= Ernest Holness =

English marine engine stoker (1892–1924)

Albert Ernest Holness (7 December 1892 – 20 September 1924) was an English marine engine stoker. He is best known for his service in the Imperial Trans-Antarctic Expedition of 1914–1916.

==Biography==
Holness was born on 7 December 1892 in Kingston-upon-Hull. At age 21 in 1914, he signed articles and shipped aboard the Endurance as a tender of the coal fire maintained on the vessel. Although the Endurance was rigged as a barquentine, it also had a coal-burning engine and spent much of its time under steam. Working under the orders issued by chief engineer Lewis Rickinson and second engineer Alexander Kerr, Holness shared the responsibility of physically maintaining the engine fires and stoking them with fresh coal. The exploration ship steamed southward until within 200 miles (320 km) of its destination on the Antarctic coastline. In January 1915, harsh pack ice took the vessel in a grip that would never be loosened. Holness's duties moved from stoker-fireman to ship's crew member in a battle for survival.

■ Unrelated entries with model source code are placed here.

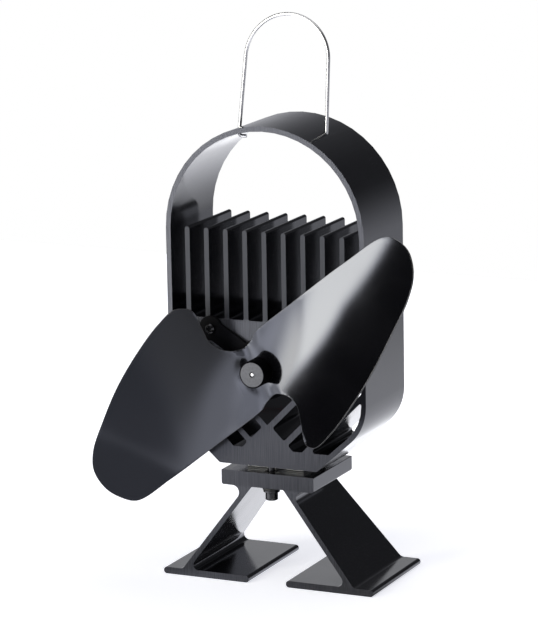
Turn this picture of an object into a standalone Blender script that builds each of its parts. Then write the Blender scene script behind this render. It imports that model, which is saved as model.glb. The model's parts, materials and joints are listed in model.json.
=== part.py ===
"""A stove fan: a finned heat sink on a two-footed stand, a small motor with a two-lobed blade, a wire handle.

Metres, +Z up, +X to the right and -Y towards the front, where the blade is.
The origin is on the floor, under the middle of the whole fan.
The heat sink and the stand are aluminium extrusions, so each is an outline pushed along Y.
"""
import math

import bmesh
import bpy
from mathutils import Matrix, Vector

# Stand: a plate on two splayed legs, each with a flat foot
PLATE_WIDTH = 0.0553
PLATE_DEPTH = 0.0521
PLATE_THICKNESS = 0.0084
PLATE_SETBACK = 0.0023
PLATE_CORNER_RADIUS = 0.0012
STAND_HEIGHT = 0.0626
FOOT_INNER_EDGE = 0.0112
FOOT_OUTER_EDGE = 0.0633
FOOT_DEPTH = 0.0667
FOOT_THICKNESS = 0.0038
LEG_THICKNESS = 0.0028
LEG_TOP_OFFSET = 0.0113
LEG_FOOT_OFFSET = 0.0499
LEG_OUTER_FILLET = 0.0040
LEG_INNER_FILLET = 0.0015
FOOT_FILLET = 0.0030
FOOT_END_SHARE = 0.49

# Heat sink: a ring with straight sides, a crossbar with fins, and ribs that rise from a solid foot
SINK_HEIGHT = 0.1880
SINK_DEPTH = 0.0531
SINK_SETBACK = 0.0035
SINK_FOOT_WIDTH = 0.0582
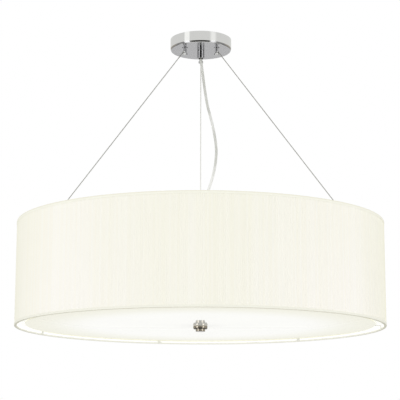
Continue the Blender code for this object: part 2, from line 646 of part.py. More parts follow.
def build_wires():
    """Three straight steel wires, each from its bore in a top post to its bore in a lower post."""
    seat = (WIRE_SEAT_SHARE * POST_NECK_RADIUS) / WIRE_LINE.x + SEAT_GAP
    start = WIRE_TOP + WIRE_LINE * seat
    end = WIRE_FOOT - WIRE_LINE * seat
    for side, azimuth in SIDES.items():
        bm = bmesh.new()
        add_rod(bm, start, end, WIRE_RADIUS, WIRE_SIDES)
        place("wire_" + side, finish_mesh(bm, "wire_" + side), WIRE_STEEL,
              rotation=(0.0, 0.0, heading(azimuth)))


def rivet_places():
    """Distances from the rod's axis to the two rivets of each arm."""
    return [ARM_INNER_END + share * (PLATE_RADIUS - ARM_INNER_END) for share in RIVET_SHARES]


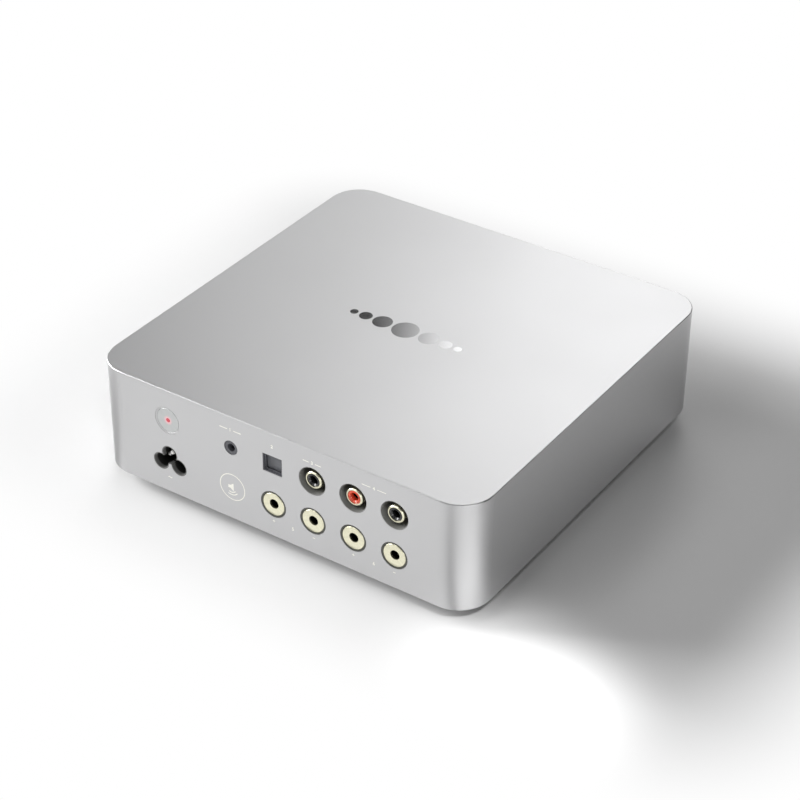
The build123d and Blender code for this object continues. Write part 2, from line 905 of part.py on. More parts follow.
def make_transformer_core():
    """The ferrite core, with a window each side of its middle leg."""
    bottom = low_board_top + core_lift
    top = bottom + core_height
    core = slab_at(transformer_x, transformer_y, core_width, core_depth, bottom, top)
    window_x = core_width / 2 - core_leg - window_width / 2
    for side in (-1, 1):
        x = transformer_x + side * window_x
        depth = core_depth + 2 * over
        core -= slab_at(x, transformer_y, window_width, depth, bottom + core_yoke, top - core_yoke)
    return core


def make_transformer_winding():
    """The taped winding round the core's middle leg."""
    low = low_board_top + core_lift + core_yoke + winding_gap
    high = low_board_top + core_lift + core_height - core_yoke - winding_gap
    winding = slab_at(transformer_x, transformer_y, winding_width, winding_depth, low, high)
    winding = fillet(winding.edges().filter_by(Axis.Z), winding_corner)
    leg = core_width - 2 * core_leg - 2 * window_width + 2 * winding_gap
    depth = core_depth + 2 * winding_gap
    return winding - slab_at(transformer_x, transformer_y, leg, depth, low - over, high + over)


def make_filter_choke():
    """A common-mode choke: a wound ring on a square base."""
    x, y = choke_x, choke_y
    base_top = low_board_top + choke_base_height
    top = low_board_top + choke_height
    ring = round_top(rod_z(x, y, choke_radius, base_top - slip, top), choke_round)
    ring -= rod_z(x, y, choke_hole_radius, base_top, top + over)
    ring -= slab_at(x, y, choke_split, choke_base, base_top, top + over)
    return slab_at(x, y, choke_base, choke_base, low_board_top, base_top) + ring


def make_can(x, y, radius, height):
    """An electrolytic capacitor standing on a low board, with the groove that seals its foot."""
    can = round_top(rod_z(x, y, radius, low_board_top, low_board_top + height), can_edge)
    levels = (low_board_top + can_groove_bottom, low_board_top + can_groove_top)
    groove = rod_z(x, y, radius + over, *levels) - rod_z(x, y, radius - can_groove_depth, *levels)
    return can - groove


def make_reservoir_capacitors():
    """Four capacitors along the front of the amplifier board."""
    size = (reservoir_radius, reservoir_height)
    return together([make_can(x, reservoir_y, *size) for x in reservoir_xs])


def make_supply_heatsink():
    """An upright comb of fins on the supply board."""
    x, y = supply_sink_x, supply_sink_y
    top = low_board_top + supply_sink_height
    sink = block(x, x + supply_sink_base, y, y + supply_sink_length, low_board_top, top)
    pitch = (supply_sink_length - fin_thickness) / (supply_fin_count - 1)
    for n in range(supply_fin_count):
        fin_y = y + n * pitch
        sink += block(
            x - supply_fin_reach, x + over, fin_y, fin_y + fin_thickness, low_board_top + 2, top
        )
    return sink


def make_fuse():
    """A ceramic mains fuse with metal caps, lying in its clips."""
    z = low_board_top + fuse_lift
    fuse = rod_y(fuse_x, z, fuse_radius, fuse_y, fuse_y + fuse_length)
    for y in (fuse_y, fuse_y + fuse_length - fuse_cap_length):
        fuse += rod_y(fuse_x, z, fuse_cap_radius, y, y + fuse_cap_length)
        middle = y + fuse_cap_length / 2
        fuse += slab_at(fuse_x, middle, 1.5 * fuse_cap_radius, fuse_cap_radius, low_board_top, z)
    return fuse


def make_amp_chips():
    """Two flat amplifier chips under the heatsink."""
    top = low_board_top + chip_height
    chips = [slab_at(x, chip_y, chip_width, chip_width, low_board_top, top) for x in chip_xs]
    return together(chips)


def make_amp_heatsink():
    """The finned heatsink that lies on the amplifier chips."""
    bottom = low_board_top + chip_height
    base_top = bottom + amp_sink_base
    sink = slab_at(amp_sink_x, amp_sink_y, amp_sink_width, amp_sink_depth, bottom, base_top)
    pitch = (amp_sink_width - fin_thickness) / (amp_fin_count - 1)
    for n in range(amp_fin_count):
        x = amp_sink_x + (n - (amp_fin_count - 1) / 2) * pitch
        fin = (base_top - over, bottom + amp_sink_height)
        sink += slab_at(x, amp_sink_y, fin_thickness, amp_sink_depth, *fin)
    return sink


def make_output_inductors():
    """Four moulded output chokes, one for each speaker socket."""
    top = low_board_top + inductor_height
    size = (inductor_width, inductor_width, low_board_top, top)
    return together([round_top(slab_at(x, inductor_y, *size), 1.5) for x in speaker_xs])


def make_supply_lead():
    """The lead that carries power from the supply board over to the amplifier board."""
    top = low_board_top + lead_rise
    start = (lead_from_x, lead_y, low_board_top)
    over_start = (lead_from_x, lead_y, top)
    over_end = (lead_to_x, lead_y, top)
    end = (lead_to_x, lead_y, low_board_top)
    route = FilletPolyline(start, over_start, over_end, end, radius=lead_bend)
    return sweep(Plane(origin=start, z_dir=(0, 0, 1)) * Circle(lead_radius), route)


def save(name, shape):
    export_step(shape, f"parts/{name}.step")


os.makedirs("parts", exist_ok=True)

save("shell", make_shell())
save("base_cover", make_base_cover())
save("base_screws", make_base_screws())
save("top_emblem", make_top_emblem())
foot_names = ("left_front", "left_rear", "right_front", "right_rear")
for (x, y), place in zip(corners(foot_place), foot_names):
    save(f"foot_{place}", make_foot(x, y))

save("mains_inlet", make_mains_inlet())
save("mains_pins", make_mains_pins())
save("button_bezel", make_button_bezel())
save("power_button", make_power_button())
save("power_light", make_power_light())
save("power_switch", make_power_switch())
save("trigger_jack", make_trigger_jack())
save("optical_receiver", make_optical_receiver())
save("optical_lens", make_optical_lens())
save("optical_shutter", make_optical_shutter())
save("shutter_pin", make_shutter_pin())

save("coax_housing", make_phono_housing([coax_x]))
save("line_housing", make_phono_housing([line_right_x, line_left_x]))
for x, socket in zip(phono_xs, ("coax", "line_right", "line_left")):
    save(f"{socket}_barrel", make_phono_barrel(x))
    save(f"{socket}_insulator", make_phono_insulator(x))
    save(f"{socket}_contact", make_phono_contact(x))

for number, x in enumerate(speaker_xs, start=1):
    save(f"speaker_socket_{number}", make_speaker_socket(x))
    save(f"speaker_collar_{number}", make_speaker_collar(x))
save("terminal_block", make_terminal_block())
save("terminal_nuts", make_terminal_nuts())

save("source_button", make_source_button())
save("source_switch", make_source_switch())
save("status_lens", make_status_lens())
save("front_board", make_front_board())

save("amp_board", make_low_board(amp_board_sides))
save("supply_board", make_low_board(supply_board_sides))
save("input_board", make_input_board())
save("board_standoffs", make_board_standoffs())
save("board_screws", make_board_screws())

save("transformer_core", make_transformer_core())
save("transformer_winding", make_transformer_winding())
save("filter_choke", make_filter_choke())
save("bulk_capacitor", make_can(bulk_x, bulk_y, bulk_radius, bulk_height))
save("supply_heatsink", make_supply_heatsink())
save("fuse", make_fuse())
save("amp_chips", make_amp_chips())
save("amp_heatsink", make_amp_heatsink())
save("output_inductors", make_output_inductors())
save("reservoir_capacitors", make_reservoir_capacitors())
save("supply_lead", make_supply_lead())
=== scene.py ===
import math

import bpy
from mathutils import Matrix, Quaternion, Vector


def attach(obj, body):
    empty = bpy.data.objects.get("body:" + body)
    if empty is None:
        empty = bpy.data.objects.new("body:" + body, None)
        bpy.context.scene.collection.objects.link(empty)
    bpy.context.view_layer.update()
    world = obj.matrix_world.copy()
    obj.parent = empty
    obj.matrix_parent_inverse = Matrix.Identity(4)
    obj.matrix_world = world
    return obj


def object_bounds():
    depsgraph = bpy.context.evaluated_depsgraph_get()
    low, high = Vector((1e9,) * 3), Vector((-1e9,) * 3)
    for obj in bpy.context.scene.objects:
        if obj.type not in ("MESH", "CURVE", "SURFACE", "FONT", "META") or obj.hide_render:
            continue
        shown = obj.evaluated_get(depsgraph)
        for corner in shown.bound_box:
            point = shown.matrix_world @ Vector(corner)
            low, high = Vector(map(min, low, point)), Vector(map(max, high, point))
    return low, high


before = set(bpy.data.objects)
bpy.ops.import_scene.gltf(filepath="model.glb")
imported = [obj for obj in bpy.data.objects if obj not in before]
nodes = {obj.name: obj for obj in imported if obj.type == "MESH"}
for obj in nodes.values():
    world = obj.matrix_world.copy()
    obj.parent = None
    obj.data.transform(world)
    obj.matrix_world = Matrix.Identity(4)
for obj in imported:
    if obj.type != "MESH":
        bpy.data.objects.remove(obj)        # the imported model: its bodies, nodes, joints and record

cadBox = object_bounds()

black = (0.0, 0.0, 0.0)
white = (1.0, 1.0, 1.0)


# small helpers
def deselectAll():
    if bpy.context.mode != "OBJECT":
        bpy.ops.object.mode_set(mode="OBJECT")
    bpy.ops.object.select_all(action="DESELECT")


def middleOf(name):
    # the middle of a CAD node's box
    corners = nodes[name].bound_box
    return [(min(c[i] for c in corners) + max(c[i] for c in corners)) / 2 for i in range(3)]


def axisAt(name):
    # where an axis along Y passes through the middle of a CAD node
    middle = middleOf(name)
    return {"firstX": middle[0], "firstZ": middle[2]}


def newGroup(name, inputs, outputs):
    # a shader group with number inputs, and its two end nodes
    group = bpy.data.node_groups.new(name, "ShaderNodeTree")
    for title, value in inputs.items():
        socket = group.interface.new_socket(name=title, in_out="INPUT", socket_type="NodeSocketFloat")
        socket.default_value = value
    for title in outputs:
        group.interface.new_socket(name=title, in_out="OUTPUT", socket_type="NodeSocketFloat")
    start = group.nodes.new("NodeGroupInput")
    end = group.nodes.new("NodeGroupOutput")
    return group, start, end


def placeGroup(tree, group, values):
    node = tree.nodes.new("ShaderNodeGroup")
    node.node_tree = group
    for title, value in values.items():
        node.inputs[title].default_value = value
    return node.outputs


def plug(tree, value, socket):
    # a number is written on the socket, and another socket is linked to it
    if isinstance(value, (int, float)):
        socket.default_value = value
    elif value is not None:
        tree.links.new(value, socket)


def mathNode(tree, operation, a, b=None, c=None):
    node = tree.nodes.new("ShaderNodeMath")
    node.operation = operation
    for socket, value in zip(node.inputs, (a, b, c)):
        plug(tree, value, socket)
    return node.outputs[0]


def noiseNode(tree, vector, scale, detail=2.0, roughness=0.5):
    node = tree.nodes.new("ShaderNodeTexNoise")
    node.inputs["Detail"].default_value = detail
    node.inputs["Roughness"].default_value = roughness
    tree.links.new(vector, node.inputs["Vector"])
    plug(tree, scale, node.inputs["Scale"])
    return node.outputs["Fac"]


def rangeNode(tree, value, low, high):
    # rises smoothly from 0 at low to 1 at high
    node = tree.nodes.new("ShaderNodeMapRange")
    node.interpolation_type = "SMOOTHSTEP"
    node.inputs["From Min"].default_value = low
    node.inputs["From Max"].default_value = high
    tree.links.new(value, node.inputs["Value"])
    return node.outputs["Result"]


def mixColours(tree, share, a, b):
    # a and b are colours or sockets
    node = tree.nodes.new("ShaderNodeMix")
    node.data_type = "RGBA"
    tree.links.new(share, node.inputs["Factor"])
    for title, value in (("A", a), ("B", b)):
        if isinstance(value, tuple):
            node.inputs[title].default_value = (*value, 1.0)
        else:
            tree.links.new(value, node.inputs[title])
    return node.outputs["Result"]


def objectCoords(tree):
    return tree.nodes.new("ShaderNodeTexCoord").outputs["Object"]


def coordParts(tree):
    # X, Y and Z of the object coordinates
    split = tree.nodes.new("ShaderNodeSeparateXYZ")
    tree.links.new(objectCoords(tree), split.inputs[0])
    return split.outputs


def linkSurface(tree, shader, colour, normal):
    tree.links.new(colour, shader.inputs["Base Color"])
    tree.links.new(normal, shader.inputs["Normal"])


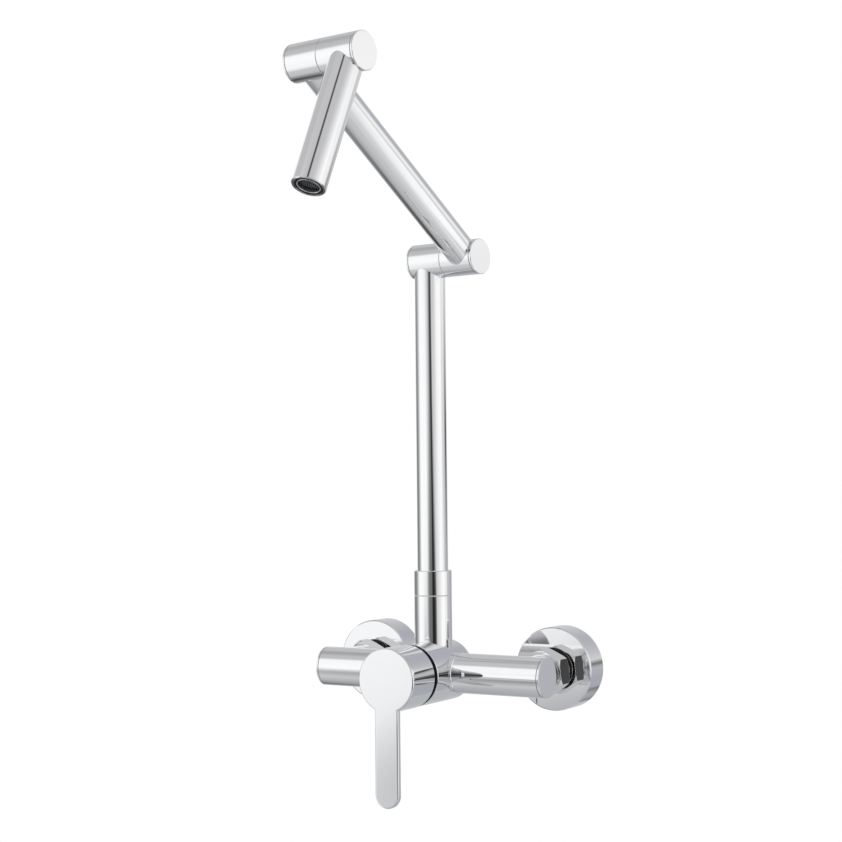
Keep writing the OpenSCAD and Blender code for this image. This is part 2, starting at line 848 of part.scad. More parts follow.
module upper_spring_washer() {
    color("silver") at_upper_elbow() spring_washer(upper_seam);
}

module upper_friction_washer() {
    color("whitesmoke") at_spout() friction_washer(upper_seam);
}

module upper_elbow_spout_half() {
    color("gainsboro") at_spout() far_half(upper_seam, upper_far, spout_x, -1);
}

module upper_cap_right() {
    color("gainsboro") at_spout() right_cap(upper_far);
}

module arm() {
    color("gainsboro") at_arm() translate([arm_x, 0, 0])
        elbow_tube(arm_r, 0, arm_l, true, true);
}

// Spout and aerator

module spout() {
    color("gainsboro") at_spout() translate([spout_x, 0, 0]) difference() {
        elbow_tube(spout_r, -spout_l, 0, false, true);
        translate([0, 0, -spout_l - cut]) difference() {
            cylinder(r = spout_r + cut, h = cut + spout_edge);
            translate([0, 0, cut])
                cylinder(r1 = spout_r - spout_edge, r2 = spout_r, h = spout_edge);
            translate([0, 0, -cut]) cylinder(r = spout_r - spout_edge, h = 2 * cut + spout_edge);
        }
    }
}

// The frame of the spout's open end, with the water leaving along -Z
module at_outlet() {
    at_spout() translate([spout_x, 0, -spout_l]) children();
}

module aerator_housing() {
    color("dimgray") at_outlet() translate([0, 0, aerator_sink]) difference() {
        cylinder(r = spout_bore_r - fit, h = aerator_l);
        translate([0, 0, -cut]) cylinder(r = spout_bore_r - aerator_wall, h = aerator_l);
        cylinder(r = spout_bore_r - 2 * aerator_wall, h = aerator_l + cut);
    }
}

// A grid of rings and spokes, which breaks the stream up
module aerator_insert() {
    grid_r = spout_bore_r - aerator_wall - fit;
    pitch = (grid_r - grid_rim_w) / grid_rings;
    color("silver") at_outlet() translate([0, 0, grid_sink]) {
        pipe(grid_r, grid_r - grid_rim_w, grid_t);
        for (i = [1 : grid_rings - 1])
            pipe(i * pitch + grid_rib / 2, i * pitch - grid_rib / 2, grid_t);
        cylinder(r = grid_hub_r, h = grid_t);
        for (turn = [0 : 60 : 300]) rotate([0, 0, turn])
            translate([grid_hub_r / 2, -grid_rib / 2, grid_rib])
                cube([grid_r - (grid_rim_w + grid_hub_r) / 2, grid_rib, grid_t - 2 * grid_rib]);
    }
}

module aerator_washer() {
    color("black") at_outlet() translate([0, 0, aerator_sink + aerator_l])
        pipe(spout_bore_r - fit, spout_bore_r - 2 * aerator_wall, aerator_seal_t);
}

rosette(-1);  // rosette_left
rosette(1);  // rosette_right
union_fitting(-1);  // union_left
union_fitting(1);  // union_right
union_nut(-1);  // union_nut_left
union_nut(1);  // union_nut_right
inlet_washers();
rosette_seals();
body();
bar_tube(-1);  // bar_tube_left
bar_tube(1);  // bar_tube_right
bar_cap(-1);  // bar_cap_left
bar_cap(1);  // bar_cap_right
cartridge_housing();
cartridge_base();
base_seals();
fixed_disc();
ring_nut();
swivel_screw();
slip_washer();
rotor();
lift_pin();
disc_carrier();
moving_disc();
handle();
handle_insert();
handle_screw();
stem();
riser();
swivel_collar();
spigot();
spigot_seals();
lower_elbow_riser_half();
lower_cap_left();
lower_spindle();
lower_spindle_nut();
lower_seals();
lower_spring_washer();
lower_friction_washer();
lower_elbow_arm_half();
lower_cap_right();
arm();
upper_elbow_arm_half();
upper_cap_left();
upper_spindle();
upper_spindle_nut();
upper_seals();
upper_spring_washer();
upper_friction_washer();
upper_elbow_spout_half();
upper_cap_right();
spout();
aerator_housing();
aerator_insert();
aerator_washer();
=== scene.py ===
"""Finishes, fine detail, studio and camera for a wall-mounted mixer tap with a folding arm."""
import json
import math

import bmesh
import bpy
from mathutils import Matrix, Vector


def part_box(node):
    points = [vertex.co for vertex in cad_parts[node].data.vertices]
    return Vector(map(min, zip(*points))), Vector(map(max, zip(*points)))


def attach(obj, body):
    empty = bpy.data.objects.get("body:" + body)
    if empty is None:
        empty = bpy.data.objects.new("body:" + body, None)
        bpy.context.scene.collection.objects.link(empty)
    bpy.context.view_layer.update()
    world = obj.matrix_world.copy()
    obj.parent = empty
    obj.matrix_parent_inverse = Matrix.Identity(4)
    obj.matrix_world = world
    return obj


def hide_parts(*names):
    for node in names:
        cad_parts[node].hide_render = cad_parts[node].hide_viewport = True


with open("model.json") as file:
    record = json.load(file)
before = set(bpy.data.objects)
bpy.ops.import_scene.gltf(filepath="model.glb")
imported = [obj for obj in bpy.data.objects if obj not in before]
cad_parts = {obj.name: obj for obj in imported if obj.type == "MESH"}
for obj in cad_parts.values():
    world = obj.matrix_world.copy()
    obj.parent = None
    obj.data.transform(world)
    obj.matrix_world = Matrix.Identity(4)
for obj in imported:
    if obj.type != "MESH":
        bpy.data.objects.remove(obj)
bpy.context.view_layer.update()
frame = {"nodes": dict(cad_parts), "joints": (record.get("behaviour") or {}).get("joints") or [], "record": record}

MM = 0.001

# Camera of the photograph, in the frame of the part
CAMERA_AT = (0.61984, -1.11613, 0.13617)
CAMERA_AZIMUTH = 30.754
CAMERA_PITCH = 1.93
CAMERA_ROLL = -0.564
LENS_MM = 73.11
SENSOR_MM = 36


def mm(length):
    """A length of the frame in millimetres, without its rounding error."""
    return round(length / MM, 4)


# Places and sizes worked out from the frame, in millimetres and degrees
cap_low, cap_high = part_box("bar_cap_right")
BAR_Y = mm((cap_low.y + cap_high.y) / 2)
BAR_Z = mm((cap_low.z + cap_high.z) / 2)
BAR_R = mm((cap_high.z - cap_low.z) / 2)
BAR_SEAM_X = mm(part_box("bar_tube_right")[0].x)
BODY_FRONT = mm(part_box("body")[0].y)

mounts = {mount["name"]: mount for mount in frame["record"]["mounts"]}
union_low, union_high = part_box("union_right")
INLET_X = mm(mounts["inlet_right"]["pos_m"][0])
TAIL_FROM = mm(union_low.y)
THREAD_R = mounts["inlet_right"]["dims"]["r_mm"]
THREAD_L = mm(union_high.y)

handle_low, handle_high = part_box("handle")
screw_low, screw_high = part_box("handle_screw")
HUB_FRONT = mm(handle_low.y)
HUB_BACK = mm(handle_high.y)
GRUB_Y = mm((screw_low.y + screw_high.y) / 2)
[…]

With the other castaways from the Endurance, Holness was forced to abandon the crushed ship as it fought its final battle with the ice. The exploration party, led by Sir Ernest Shackleton, camped on ice floes that drifted north through the Weddell Sea. As their solid refuge melted under their feet, Holness and the other men of the expedition faced constant dangers. At one point a pancake-shaped plate of ice, on which the castaways had built a flimsy camp, physically split in two directly under Holness's tent and sleeping bag. The fireman fell into the cold water and was personally rescued by Shackleton. The ice continued to melt and the expedition members took to open lifeboats. After a dangerous open-boat journey, the party made land at Elephant Island off the coast of the Antarctic Peninsula. The Elephant Island party was rescued in August 1916.

Upon returning to Britain, Holness married Lillian Bettles and fathered three children. He continued his career in the British merchant navy, serving in trawlers on the North Sea. Tragically, Holness was washed overboard while at sea on 20 September 1924. The incident occurred near the Faroe Islands. Holness was only 31 when he disappeared.

==Legacy==
With his fellow fireman-stoker William Stephenson, Holness was one of four members of the Endurance crew to be denied the Polar Medal. The reasons, if any, for expedition leader Shackleton's failure to recommend Holness for this honor are unknown.